As his fame has grown, he’s even taken to performing with face paint and masks, reminiscent of Kanye West’s use of bejeweled Maison Martin Margiela masks on his Yeezus tour. This seems to represent a way of obscuring himself just as people finally want to watch.
“The mask is amazing. It feels great. Every song relates to the mask. One show I had face paint on under the mask and I started sweating and the paint burned my face and I started screaming under the mask.”
In an interview with Liz Pelly for Dazed & Confused, when referring to journalists reviewing his albums, Savage responded by saying, “I think it’s rich that some websites now want to grade my work. Sorry, but I get 100 percent on everything I do.” Rather than being the ramblings of a nascent megalomaniac, he clarified that to me as being more a statement on his personal creative standards.

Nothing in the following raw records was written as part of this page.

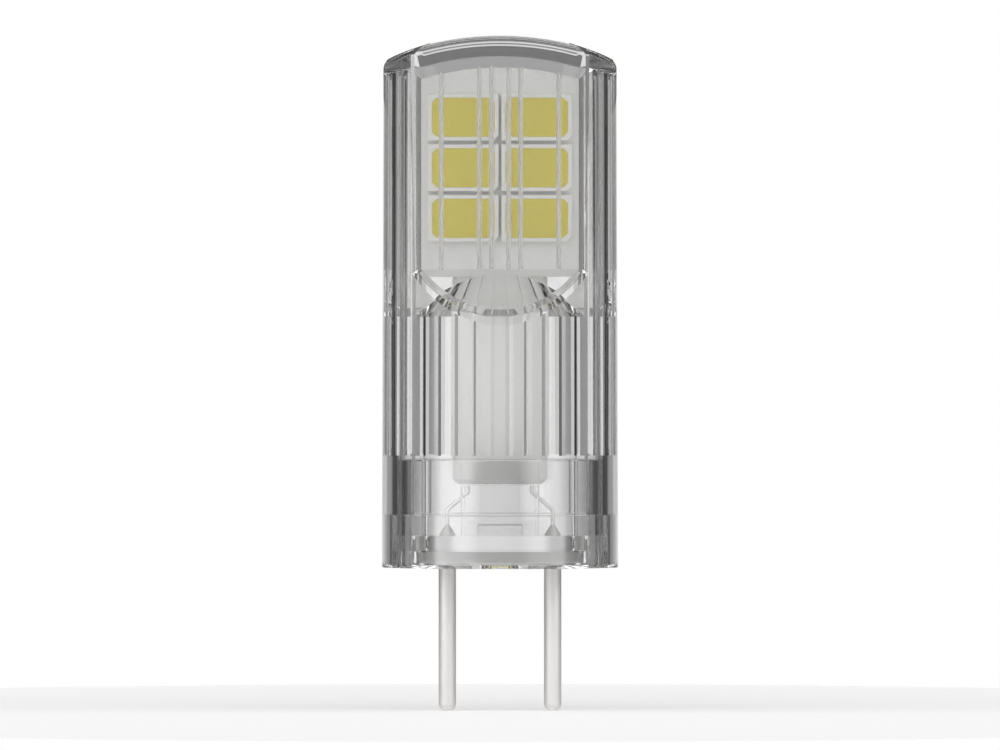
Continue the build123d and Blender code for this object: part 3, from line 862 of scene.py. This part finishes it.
@dataclass
class BasePlug:
    """The clear plug: skirt, spigot ring, floor, tabs, webs, land and holes, in millimetres."""

    skirt_radius: float = 6.5
    spigot_radius: float = 6.15
    inner_radius: float = 5.6
    rim: float = 0.9
    recess: float = 0.22
    seat: float = 3.2
    floor: float = 1.95
    top: float = 6.5
    tab_half: float = 2.22
    tab_inner: float = 2.91
    tab_thick: float = 0.7
    ledge: float = 0.5
    sleeve_foot: float = 5.0
    web_inner: float = 4.45
    web_thick: float = 0.8
    land: tuple[float, float, float] = (2.64, 3.4, 0.65)
    plate_length: float = 7.58
    plate_depth: float = 3.28
    plate_top: float = 0.96
    pin_x: float = 3.175
    pin_hole: float = 0.38
    hole_x: float = 4.5
    hole_radius: float = 0.45
    rounding: float = 0.1
    rounding_steps: int = 3
    rounded_above: float = 30.0
    sides: int = 192
    hole_sides: int = 48
    plate_steps: int = 24
    crease: float = 18.0
    rooted: float = 0.5
    web_rooted: float = 0.2
    margin: float = 1.0

    def box(
        self, low: tuple[float, float, float], high: tuple[float, float, float]
    ) -> bmesh.types.BMesh:
        """Makes a plain block between two corners."""
        outline = [(low[0], low[1]), (high[0], low[1]), (high[0], high[1]), (low[0], high[1])]
        return prism(outline, low[2], high[2])

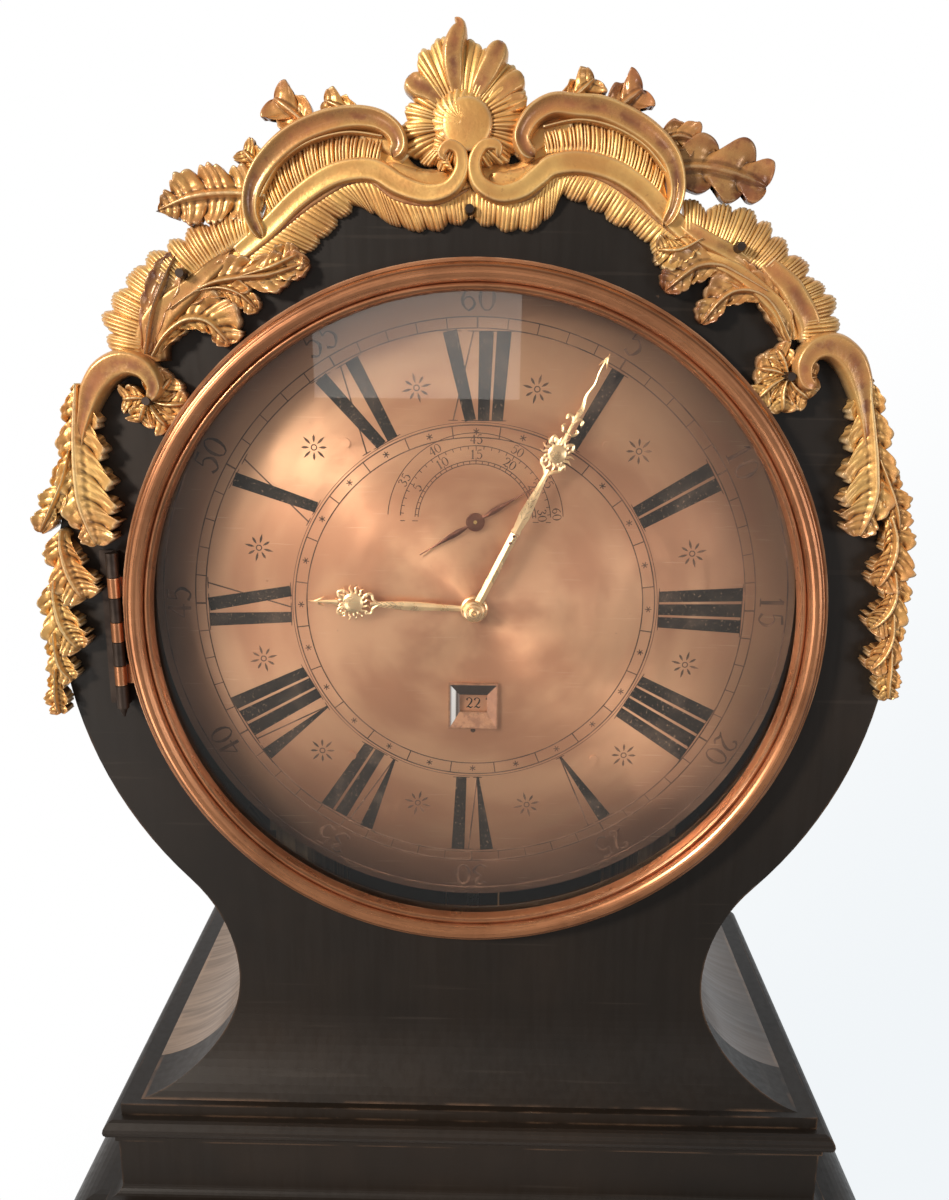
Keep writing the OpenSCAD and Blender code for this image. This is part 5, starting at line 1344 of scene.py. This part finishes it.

I’m not gonna call something a record until it’s my best. My best is beyond my own abilities. It’s catching as many flukes as I can, miracles and things. If it’s all full of stuff that’s beyond me and I’m my own teacher or my own reviewer, anytime I stamp something with a title and call it an album, it’s gonna be more than 100% to me.
“I’m not gonna call something a record until it’s my best,” he said. “My best is beyond my own abilities. It’s catching as many flukes as I can, miracles and things. If it’s all full of stuff that’s beyond me and I’m my own teacher or my own reviewer, any time I stamp something with a title and call it an album, it’s gonna be more than 100% to me.”